| TASK INSTRUCTIONS |
Spot each line that carries the word "this"; copy those lines.

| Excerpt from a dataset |
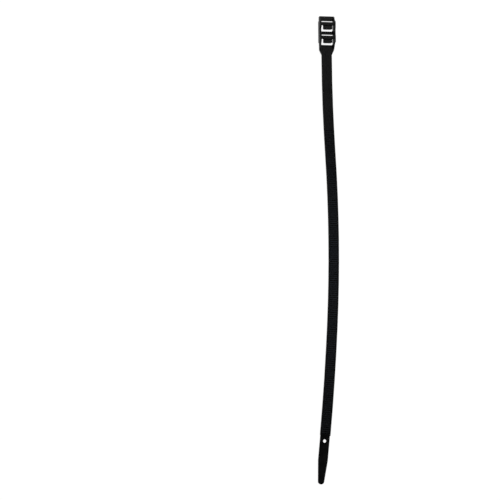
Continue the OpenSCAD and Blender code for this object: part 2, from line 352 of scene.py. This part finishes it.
# goes from the first roughness to the second as the share rises from 0 to 1
def addRoughness(tree, share, first, second):
    mix = tree.nodes.new("ShaderNodeMix")
    mix.data_type = "FLOAT"
    mix.inputs["B"].default_value = second
    tree.links.new(share, mix.inputs["Factor"])
    tree.links.new(first, mix.inputs["A"])
    return mix.outputs["Result"]


def addBump(tree, height, depth, below=None):
    bump = tree.nodes.new("ShaderNodeBump")
    bump.inputs["Distance"].default_value = depth
    tree.links.new(height, bump.inputs["Height"])
    if below:
        tree.links.new(below, bump.inputs["Normal"])
    return bump.outputs["Normal"]


def makeNylon():
    m = bpy.data.materials.new("blackNylon")
    m.use_nodes = True
    tree = m.node_tree
    shader = tree.nodes["Principled BSDF"]
    shader.inputs["IOR"].default_value = nylon["refraction"]
    place = tree.nodes.new("ShaderNodeTexCoord").outputs["Object"]

    clouds = addNoise(tree, place, nylon["clouds"])
    paint = tree.nodes.new("ShaderNodeMix")
    paint.data_type = "RGBA"
    paint.inputs["A"].default_value = nylon["colour"]
    paint.inputs["B"].default_value = nylon["paler"]
    tree.links.new(addRange(tree, clouds, nylon["paleFrom"]), paint.inputs["Factor"])
    tree.links.new(paint.outputs["Result"], shader.inputs["Base Color"])

    # the scuffs run along the strap, over glossier and duller patches
    along = tree.nodes.new("ShaderNodeMapping")
    along.inputs["Scale"].default_value = (1, 1 / nylon["scuffStretch"], 1)
    tree.links.new(place, along.inputs["Vector"])
    marks = addNoise(tree, along.outputs["Vector"], nylon["scuffs"])
    scuffs = addRange(tree, marks, nylon["scuffFrom"])
    ramps = tree.nodes.new("ShaderNodeAttribute")
    ramps.attribute_name = "ramp"
    dull = addRange(tree, clouds, nylon["dullFrom"], nylon["roughness"])
    rubbed = addRoughness(tree, scuffs, dull, nylon["rubbedRoughness"])
    moulded = addRoughness(tree, ramps.outputs["Fac"], rubbed, nylon["rampRoughness"])
    tree.links.new(moulded, shader.inputs["Roughness"])

    waves = addBump(tree, addNoise(tree, place, nylon["waves"]), nylon["waveDepth"])
    grain = addBump(tree, addNoise(tree, place, nylon["grain"]), nylon["grainDepth"], waves)
    tree.links.new(grain, shader.inputs["Normal"])
    return m


tie.data.materials.clear()
tie.data.materials.append(makeNylon())
print("nylon made")
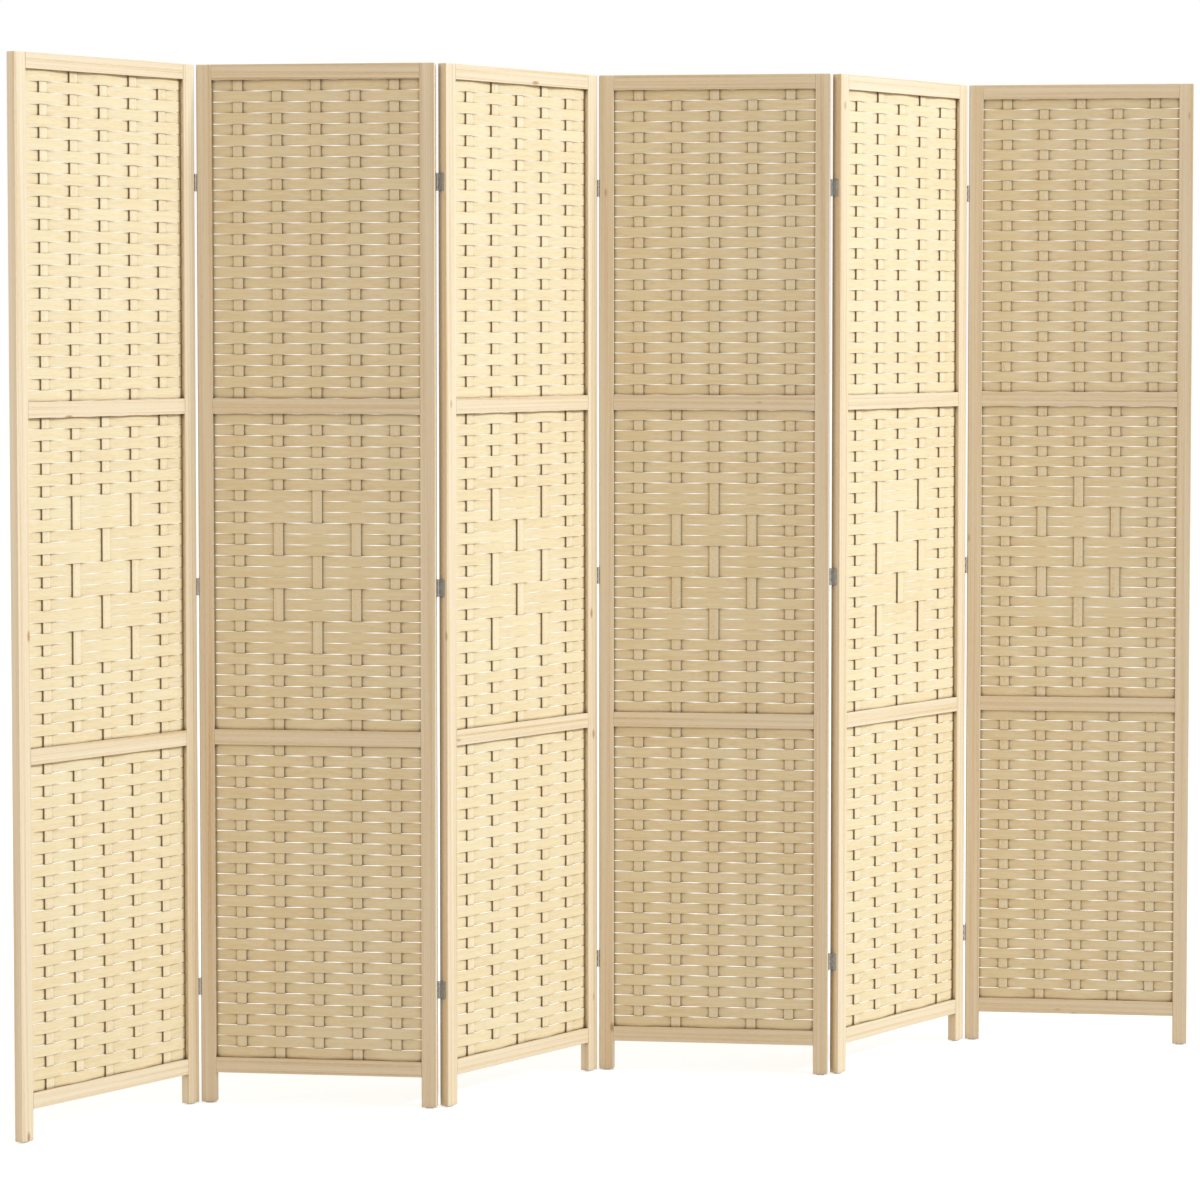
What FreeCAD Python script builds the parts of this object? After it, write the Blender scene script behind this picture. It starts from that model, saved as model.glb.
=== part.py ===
import FreeCAD, Part
import math
import os

# A free-standing folding privacy screen of six equal panels, in millimetres.
# Each panel is a pine frame of two stiles and four rails that holds three bays of
# flat slats woven over upright stakes. Small butt hinges join the panels, and every
# stile stands on a plug-in foot glide.
# The screen runs along X from panel 1 to panel 6, Y points to its back and Z up.
# The origin is on the floor, in the middle of the overall box.

# The screen as it stands
panel_count = 6
stand_angle_deg = 29.35  # each panel stands this far off the screen's mean line

# Panel frame
panel_width = 392.0
panel_thickness = 17.0
stile_length = 1698.0
stile_width = 25.0
stile_round = 1.5
leg_length = 49.0
rail_height = 25.0
rail_recess = 0.5  # a rail's faces lie this far inside the stiles' faces
rail_round = 0.8
bay_count = 3

# Grooves in the frame that hold the rail tongues and the ends of the weave
groove_depth = 7.0
groove_shoulder = 5.0  # the grooves stop this far short of the frame's outer corners
tongue_length = 6.5
weave_insert = 6.0
fit_clearance = 0.1

# Weave
stakes_per_bay = 5
stake_width = 16.0
stake_thickness = 3.0
stake_pitch = 64.5
slats_per_bay = 29
slat_thickness = 1.2
slat_gap = 0.8
slat_flat_margin = 1.0  # a slat lies flat this far past each side of a stake
slat_end_flat = 2.0  # and this far out of the stile's groove
motif_reach = 7  # rows above and below the middle row that the centre motif takes
motif_float = 3  # slats that each stake passes in one step of the motif

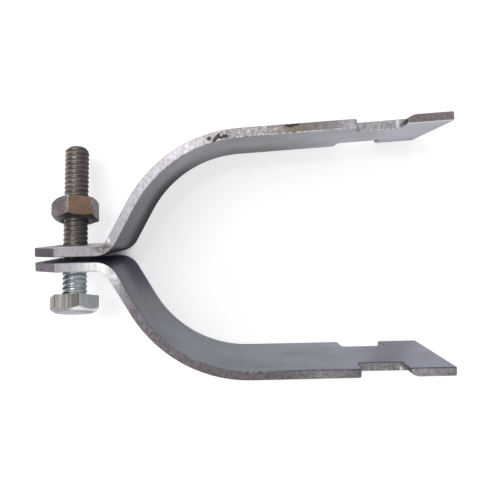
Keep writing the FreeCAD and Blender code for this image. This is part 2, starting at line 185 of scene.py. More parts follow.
def addToScene(name, data):
    item = bpy.data.objects.new(name, data)
    bpy.context.scene.collection.objects.link(item)
    return item


def addCamera():
    camera = addToScene("camera", bpy.data.cameras.new("camera"))
    camera.data.lens = studio["lens"]
    camera.data.sensor_width = studio["sensor"]
    camera.data.clip_start = studio["clipStart"]
    camera.rotation_mode = "ZYX"
    camera.location = studio["cameraPlace"]
    camera.rotation_euler = studio["cameraTilt"]
    bpy.context.scene.camera = camera


def floorPaint():
    paint = Paint(bpy.data.materials.new("paleFloor"))
    camera, glossy, through = paint.add("ShaderNodeLightPath", out=(
        "Is Camera Ray", "Is Glossy Ray", "Is Transmission Ray"))
    seen = camera.most(glossy).most(through)
    card = paint.add("ShaderNodeBsdfDiffuse", None, {"Color": studio["floorCard"]})
    openSky = paint.add("ShaderNodeAmbientOcclusion", {"samples": 16},
                        {"Distance": studio["creviceReach"]}, out="AO")
    # Painted shadow: an occlusion node darkens the floor's colour in narrow crevices
    crevice = openSky.fall(*studio["creviceOpen"])
    shade = paint.add("ShaderNodeBsdfDiffuse", None,
                      {"Color": paint.mix(crevice, *studio["floorShade"])})
    glow = paint.add("ShaderNodeEmission", None,
                     {"Color": paint.mix(crevice, *studio["floorGlow"]), "Strength": 1.0})
    lit = paint.add("ShaderNodeAddShader", None, {0: shade, 1: glow})
    return paint.close(paint.add("ShaderNodeMixShader", None, {0: seen, 1: card, 2: lit}))


def addFloor():
    bm = bmesh.new()
    bmesh.ops.create_grid(bm, x_segments=2, y_segments=2, size=studio["floorSize"] / 2)
    mesh = bpy.data.meshes.new("floor")
    bm.to_mesh(mesh)
    bm.free()
    mesh.materials.append(floorPaint())
    floor = addToScene("floor", mesh)


def addLamps():
    for name, place, aim, size, power, colour in studio["lamps"]:
        lamp = bpy.data.lights.new(name, "AREA")
        lamp.shape, lamp.size, lamp.energy, lamp.color = "DISK", size, power, colour
        item = addToScene(name, lamp)
        item.location = place
        item.rotation_euler = (Vector(aim) - Vector(place)).to_track_quat("-Z", "Y").to_euler()


def setWorld():
    paint = Paint(bpy.data.worlds.new("paleRoom"), "ShaderNodeOutputWorld")
    seen = paint.add("ShaderNodeLightPath", out="Is Camera Ray")
    room = paint.add("ShaderNodeBackground", None,
                     {"Color": studio["worldColour"], "Strength": studio["worldLevel"]})
    white = paint.add("ShaderNodeBackground", None, {"Color": (1, 1, 1), "Strength": 1.0})
    bpy.context.scene.world = paint.close(
        paint.add("ShaderNodeMixShader", None, {0: seen, 1: room, 2: white}))


bpy.context.scene.view_settings.view_transform = "Standard"
addCamera()
addFloor()
addLamps()
setWorld()
print("studio ready")


# Strap finish: rolled strip under dull zinc, with sheared edges

strap = {
    "joinWithin": 1e-6,  # metres
    "flatWithin": 0.4,  # degrees
    "sharpFrom": 75,  # degrees
    "edgeBevel": 0.0003,  # metres
    "bevelSteps": 3,
    "zincDark": (0.20, 0.21, 0.23),
    "zincPale": (0.34, 0.35, 0.38),
    "earPale": (0.68, 0.67, 0.70),
    "earDull": (0.30, 0.27, 0.29),
    "coolTint": (0.90, 1.02, 1.04),
    "notchGlint": (0.80, 0.79, 0.82),
    "bareBurr": (0.07, 0.06, 0.07),
    "insideTones": (0.84, 1.17),
    "earTones": (0.80, 1.14),
    "zincMetal": 0.35,
    "edgeMetal": 0.3,
    "zincRough": 0.45,
    "edgeRough": 0.58,
    "mattRough": 0.45,
    "gloss": 0.3,
    "bump": (0.35, 0.00008),
    # Noises: scale, detail, roughness and stretch. Streaks run along the strip, tears across it
    "cloud": (0.09, 3, 0.55),
    "streak": (1.0, 3, 0.6, (0.05, 0.05, 2.2)),
    "grain": (2.6, 2, 0.6),
    "tear": (1.0, 4, 0.6, (2.6, 0.35, 0.5)),
    "mottle": (1.1, 4, 0.68),
    "speck": (1.5, 3, 0.6),
    "stroke": (1.0, 2, 0.5, (1.3, 0.5, 0.6)),
    # Where each of these begins and is full along the strip, in millimetres
    "ear": (-24, -33),
    "earTip": (-45, -41),
    "earFace": (-33, -26),
    "earCut": (-44.6, -45.1),
    "earEnd": (-44.2, -44.7),
    "footEnd": (21, 22),
    "foot": (24, 25),
    "headWall": (42, 44),
    "burrFrom": (-34, -12),
    # And the same across it, up from the floor
    "notchFloor": (29.0, 30.6),
    "farNotch": (1.0, 2.5),
    "nearWall": (26, 30.5),
    "hookWall": (12, 14),
    "notchCorner": ((36.75, 25.6), (0.55, 0.6)),
    # Colours along the strip, from the ear's tip to the foot. A mark has a centre and a reach
    "upper": {
        "edge": [(-52, (0.38, 0.36, 0.38)), (-36, (0.37, 0.35, 0.37)), (-30, (0.46, 0.45, 0.49)),
                 (-20, (0.63, 0.60, 0.65)), (-14, (0.74, 0.71, 0.74)), (-9, (0.54, 0.51, 0.52)),
                 (-3, (0.40, 0.37, 0.38)), (2, (0.45, 0.41, 0.41)), (11, (0.21, 0.18, 0.145)),
                 (20, (0.29, 0.26, 0.28)), (25, (0.46, 0.43, 0.46)), (38, (0.21, 0.175, 0.185)),
                 (50, (0.22, 0.19, 0.21))],
        # Painted shade: the inner face is darkest at the ear and the bend, and lighter towards the
        # foot
        "inside": [(-52, (0.05, 0.045, 0.06)), (-33, (0.018, 0.016, 0.032)),
                   (-26, (0.11, 0.10, 0.13)), (-15, (0.23, 0.22, 0.245)),
                   (5, (0.25, 0.23, 0.26)), (22, (0.37, 0.35, 0.40)),
                   (35, (0.45, 0.42, 0.49)), (50, (0.41, 0.40, 0.46))],
        # Parts of the inner face with painted shade: heights, with the most, and places along the
        # strip
        "low": ((3, 20), (4, 26)),
        "lowTint": (0.37, 0.31, 0.31),
        "bend": ((3, 20, 0.7), (-25, -9)),
        "bendTint": (0.25, 0.21, 0.25),
        "floor": ((0.27, 0.28, 0.28), (0.45, 0.45, 0.465)),
        # Painted shade: notch walls darker towards the near edge, and a dark hooked wall
        "wall": ((0.34, 0.33, 0.35), (0.06, 0.05, 0.06)),
        "hook": (0.05, 0.045, 0.06),
        # Pale burr colour: a painted highlight along the rounded edge
        "burr": (0.88, 0.86, 0.88),
        "burrFull": (36, 38),
        "cornerCut": (0.12, 0.096, 0.117),
        "edgeTones": (0.76, 1.22),
        "pits": ((-1, 28), (12, 6)),
        "pitTones": ((0.09, 0.08, 0.08), (0.80, 0.77, 0.79)),
        "scuffs": [  # centre, angle in degrees, reach
            ((-7.2, 27.1), 48, (1.8, 0.52)), ((-8.8, 27.05), 15, (0.75, 0.55)),
            ((-5.2, 27.5), 10, (0.95, 0.55)), ((-6.2, 27.25), -20, (0.6, 0.4)),
            ((9.6, 29.65), -15, (1.3, 0.45)), ((11.2, 29.9), 6, (1.3, 0.45))],
        "scuffTone": (0.03, 0.02, 0.025),
        "scuffGain": 1.9,
        "scuffMost": 0.92,
        "rust": ((-33.9, 2.5), (3.2, 1.4)),
        "rustTone": (0.14, 0.115, 0.10),
        "glints": [((-32.5, 4.3), (0.4, 0.7)), ((-31.1, 2.8), (0.4, 0.55))],
        "glintTone": (0.95, 0.93, 0.95),
    },
    "lower": {
        # Painted highlight: the near-white stops from -38 to -31.6 light the edge at the bend
        "edge": [(-52, (0.38, 0.37, 0.40)), (-42, (0.40, 0.39, 0.42)), (-38, (0.66, 0.65, 0.66)),
                 (-34, (0.96, 0.95, 0.96)), (-31.6, (0.42, 0.41, 0.44)), (-28, (0.20, 0.18, 0.20)),
                 (-10, (0.15, 0.13, 0.14)), (8, (0.145, 0.13, 0.145)), (17, (0.25, 0.23, 0.24)),
                 (24, (0.18, 0.16, 0.175)), (41, (0.31, 0.29, 0.31)), (50, (0.20, 0.19, 0.21))],
        # Painted shade: darkest at the ear's tip and at the heel near -34; the pale stop at -40 is
        # painted light on the ear's inner face, which lies in deep shade
        "inside": [(-52, (0.03, 0.027, 0.035)), (-45, (0.17, 0.155, 0.21)),
                   (-40, (0.34, 0.32, 0.44)), (-34, (0.046, 0.049, 0.083)),
                   (-27, (0.12, 0.12, 0.155)), (-15, (0.19, 0.21, 0.245)),
                   (8, (0.20, 0.215, 0.26)), (24, (0.24, 0.25, 0.31)),
                   (35, (0.19, 0.195, 0.25)), (50, (0.26, 0.27, 0.34))],
        # Painted shade in the bend: heights, with the most, and places along the strip
        "bend": ((10, 26, 0.55), (-31, -25)),
        "bendStart": (-40, -36),
        "bendTint": (0.50, 0.56, 0.95),
        # Painted sheen: a darker bluish band over the lower strap's foot
        "band": (0.44, 43.5),  # slant, and where the band meets the floor
        "bandWidth": (1.5, 7.0),
        "bandTone": (0.105, 0.11, 0.16),
        "floor": ((0.17, 0.165, 0.155), (0.29, 0.285, 0.28)),
        # Painted shade: notch walls darker towards the near edge
        "wall": ((0.22, 0.21, 0.215), (0.10, 0.09, 0.10)),
        "hook": (0.34, 0.36, 0.36),
        "burr": (0.42, 0.39, 0.39),
        "burrBare": (2, 9),
        "outerLine": (-28.6, -29.3),  # outwards, where the notch's bright corner shows
        "cornerCut": (0.19, 0.165, 0.19),
        "edgeTones": (0.66, 1.32),
        # Part wear, part painted highlight: a bright spot on the bend's edge
        "rubbed": ((-31.4, -3.8), (2.4, 2.8)),
        "rubbedTone": (0.85, 0.84, 0.87),
    },
}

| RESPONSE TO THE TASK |
Continue the OpenSCAD and Blender code for this object: part 2, from line 352 of scene.py. This part finishes it.
What FreeCAD Python script builds the parts of this object? After it, write the Blender scene script behind this picture. It starts from that model, saved as model.glb.
stand_angle_deg = 29.35  # each panel stands this far off the screen's mean line
rail_recess = 0.5  # a rail's faces lie this far inside the stiles' faces
groove_shoulder = 5.0  # the grooves stop this far short of the frame's outer corners
slat_flat_margin = 1.0  # a slat lies flat this far past each side of a stake
slat_end_flat = 2.0  # and this far out of the stile's groove
Keep writing the FreeCAD and Blender code for this image. This is part 2, starting at line 185 of scene.py. More parts follow.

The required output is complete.